I haven’t made it yet.
My love is still fresh in my heart, the memories as vivid to me as the moment they happened, but, alas, these days they must remain there. Eventually, even your best friends sicken of hearing every single moment of your affair dragged out and examined over and over again They beg you to get over it and move on. But I can’t.
I am filled with dreams of Oxford. I pour over my photographs and well-worn maps, revisiting memories of my favorite places and planning for the day of my inevitable return. I search all sources in hopes of finding grants or monies that would allow me to spend time in Oxford researching a novel, or writing a paper for some learned journal. I read any book, old or new, that is set in Oxford – my copies of the Inspector Morse books and Dorothy Sayers’ “Gaudy Night” reduced to tatters. I recite my litany of College names: Balliol, Brasenose, Christ, Queen’s, Somerville, St. John’s, St. Catherines, New, Trinity…

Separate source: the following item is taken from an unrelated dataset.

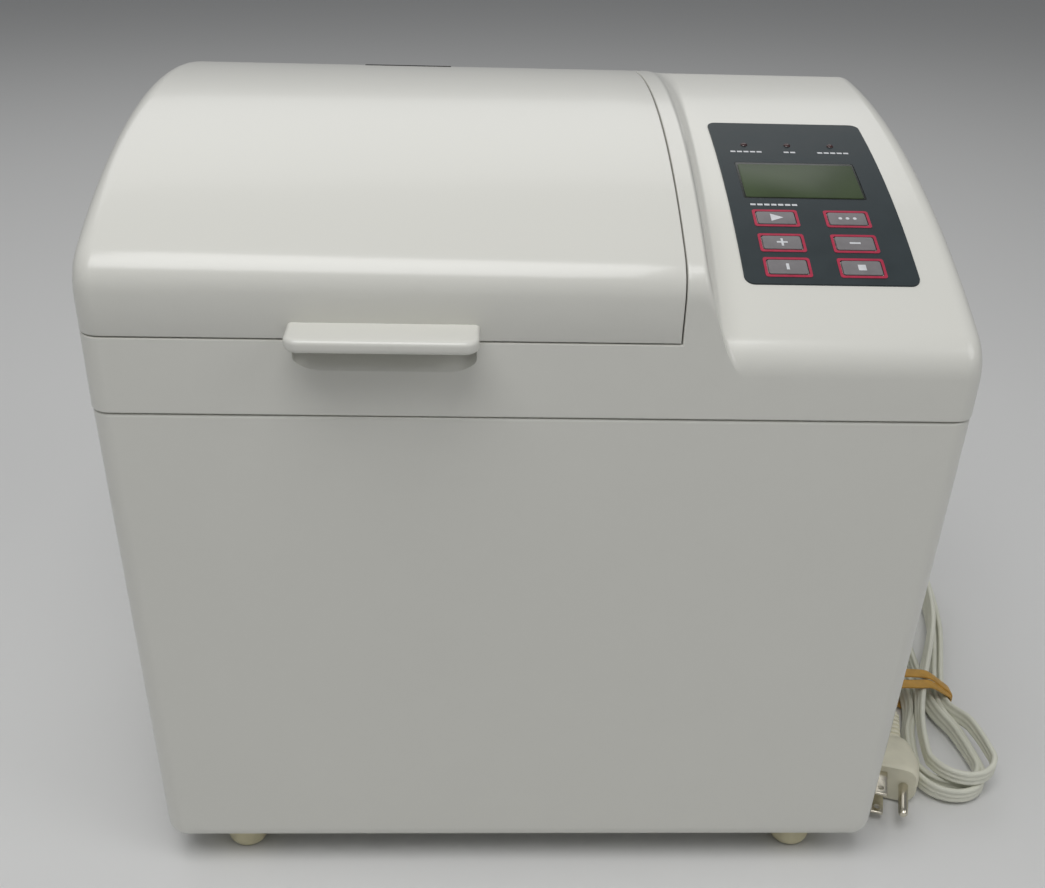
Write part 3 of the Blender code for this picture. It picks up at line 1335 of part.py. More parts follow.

I know that Oxford does not yearn for me. It has laughed and moved on. Each year the city weaves its spell on others — a passing traveler, a casual visitor, a new student, approaches Oxford from the sunlit Broad and is hit by the thunderbolt of love.
I am not jealous. Oxford deserves it. I wouldn’t want it any other way. Someday — maybe next year, maybe ten years from now but most certainly someday — I will return to my beloved and, as in love as ever, rest in the beauty of its heart. Warmed by the sun-lit stone.